The historic Ettrick Cemetery, just off the Appomattox River on the outskirts of the Village, is the final resting place for 105 Confederate soldiers and one Northern veteran.
Every fall the Ettrick Historical Society sponsors a “Remembrance Service” and Sunday’s event featured guest speaker B. Frank Ernest, former Virginia commander SCV, who was born in Petersburg and lives at Virginia Beach.
“I am happy to be here and honor those men who died fighting for what they believed in,” Ernest told the gathering on a nippy, but sunny fall afternoon.
“I respect every one of them, including the Union soldier,” he commented. “Military people are honorable people. They died for states rights and their homeland.”
General Robert E. Lee sent orders for the Confederate troops to leave Petersburg and they crossed the Appomattox River and followed instructions to burn Campbell’s Bridge. That gave them time to reach Appomattox, where the war ended.
Guests Sunday were treated to a Musical Prelude by Jeff Anderson and a posting of colors. Matt McLaughlin delivered the Invocation and they joined with Les Ryan to perform a Musical Interlude.
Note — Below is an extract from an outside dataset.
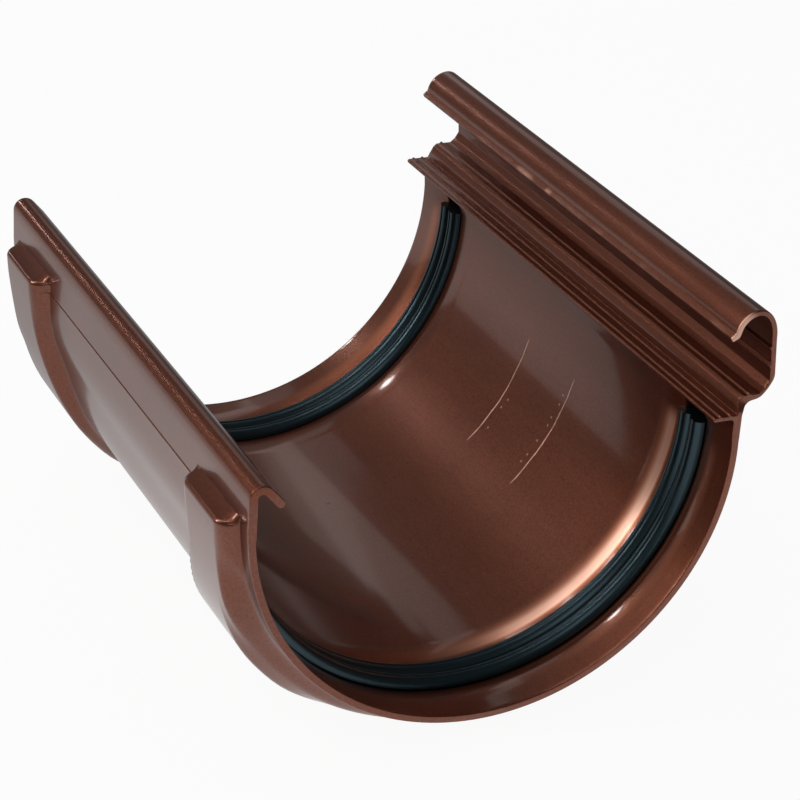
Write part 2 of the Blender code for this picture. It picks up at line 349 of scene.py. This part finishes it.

Six different groups presented colorful Wreaths, in contrast to the tall hardwood trees at the historic cemetery, which was established in 1830 as a burial spot for the Ettrick Manufacturing Company.
But the War Between the States took a top priority and the men buried in Ettrick are believed to have died in the Battle of the Crater in Petersburg.
Like past years, the Ettrick Cemetery was filled with color as 105 Confederate flags and one United States flag were put on display. Volunteers worked hard in recent weeks to clean up the burial ground.
Three World War II veterans from Ettrick, Wallace Redford, Ben Hawkins, and Curtis Nimmo, were present and honored.
A World War II jeep arrived and the Taps were played by Phillip Ainsworth Harp, followed by a rifle salute.
Many Ettrick old timers stayed and talked with past friends and family members.